Pemberton's municipal taxes set to rise 4.61% 

Council briefs: Intergovernmental committee; Airbnb enforcement

click to enlarge Budget time Mayor Mike Richman (pictured here last week at an announcement of the federal government's investment into the community) and council decided to reduce a potential tax increase during a March 20 council meeting. photo by Joel barde
  • Budget time Mayor Mike Richman (pictured here last week at an announcement of the federal government's investment into the community) and council decided to reduce a potential tax increase during a March 20 council meeting. photo by Joel barde

The Village of Pemberton (VOP) Council landed on an estimated 4.61 per cent increase to municipal taxes this year at its March 20 council meeting. The percentage may change after a revised roll comes out from BC Assessment.

The tax increase will be used to pay for upgrades to the One Mile Lake boardwalk and a contractual project coordinator, who will work on transit and affordable housing initiatives.

Staff originally presented 9.3 per cent tax increase for consideration, which included an additional four per cent tax rise for additional road reserves, which would have brought in an additional $57,272 to the Village's road reserves.

In the end, council felt that increase was too high. Councillor Jennie Helmer said that such a hike would not be "fiscally responsible" and suggested the coordinator position be eliminated.

Coun. Ted Craddock and Mayor Mike Richman emphasized that it was an important position, with Craddock suggesting forgoing the addition to the road reserve, which Richman agreed with.

The mayor said that it was important to strike a balance. During the presentation Area C director Russell Mack offered grant funding of $25,000, in both 2018 and 2019, towards boardwalk repairs.

This allowed council to shuffle the budget and pay for both the upgrades and the coordinator position, but not the road reserve.

"A big focus of our budget is a low-operating budget. We've kept our operating budget very lean. When it comes to reserves, we're still being very aggressive," said Richman.

As in 2017, council still has a budgeted road reserve of $119,165. The VOP's 2018 budget will be fully adopted in April.

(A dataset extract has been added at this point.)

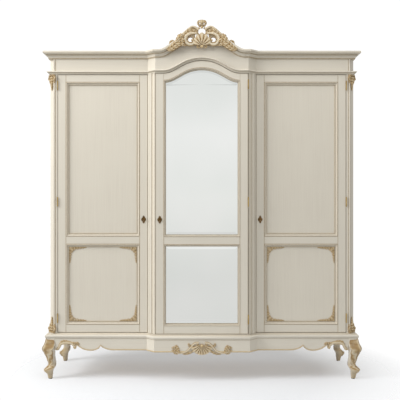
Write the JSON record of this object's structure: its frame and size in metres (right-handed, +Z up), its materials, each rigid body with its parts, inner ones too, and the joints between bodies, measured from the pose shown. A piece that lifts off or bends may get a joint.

Intergovernmental Relations Committee representative

During its regular meeting, council appointed Mayor Richman to an Intergovernmental Relations Committee. The request came out the Nuk w7ántwal Regional Gathering, which was held on Feb. 23 in N'Quatqua.

The gathering is part of an effort to strengthen relationships between First Nations, the VOP and the Squamish Lillooet Regional District (SLRD) and develop better understanding of what reconciliation looks like.

According to Jill Brooksbank, communications and grants coordinator for the VOP, the committee will develop a set of terms of reference, work collectively on emergency preparedness projects, plan and host a celebration that includes food and food security, and draft an agreement of collaboration.  

The hope is to have first meeting this summer, she said, and meet three times before the end of March 2019.

Richman expressed excitement about the conference and what it's achieving in terms of reconciliation. "Every little break, I had some really great conversation," said Richman. "It's becoming easier and easier and comfortable — but there is lots of work to be done, for sure."

Coun. Ted Craddock, however, suggested that splitting off might not be wise, as some would be more involved than others. Brooksbank suggested that they would report back to council. Craddock also suggested that RCMP could also be incorporated into future proceedings.

There are no impacts on budget or staffing for the creation of the committee.

Once the committee has met and finalized the terms of reference, a review of the priorities established at the 2018 Nuk w7ántwal Regional Gathering may result in budget implications.

Airbnb enforcement

Sheena Fraser, the VOP's manager of corporate and legislative services, presented a report on short-term rental enforcement to council.

Fraser explained that staff has been enforcing and monitoring short-term rentals since 2015, and that they have chosen to use registered mail, so they can track when letters have or haven't been received

The Village has success getting stratas to comply, she said. Of 13 stratas in the VOP, five have brought in short-term rental rules in line with the VOPs, which effectively ban them in their zoning.

"I think it's a result of it being brought to their attention that nightly rentals are not allowed in the RT or the CD zones in our zoning bylaw," she said.

Right now, staff's only way to force compliance is through court proceedings, a costly and long endeavour.

A new set of bylaws is currently being developed and is expected to take effect in the summer after an open house on the draft bylaw earlier this year in April.

"We will have to have a fine schedule in the zoning bylaw," said Fraser. "Right now we have to go to court."

Staff also said that regulating Airbnb is taking a large amount of time from other resources and raised the possibility of the need for an additional position to help with enforcement.

Richman recognized the strain on staff.

But he said any discussion on bringing in new staff would have to wait until after the new rules are brought in.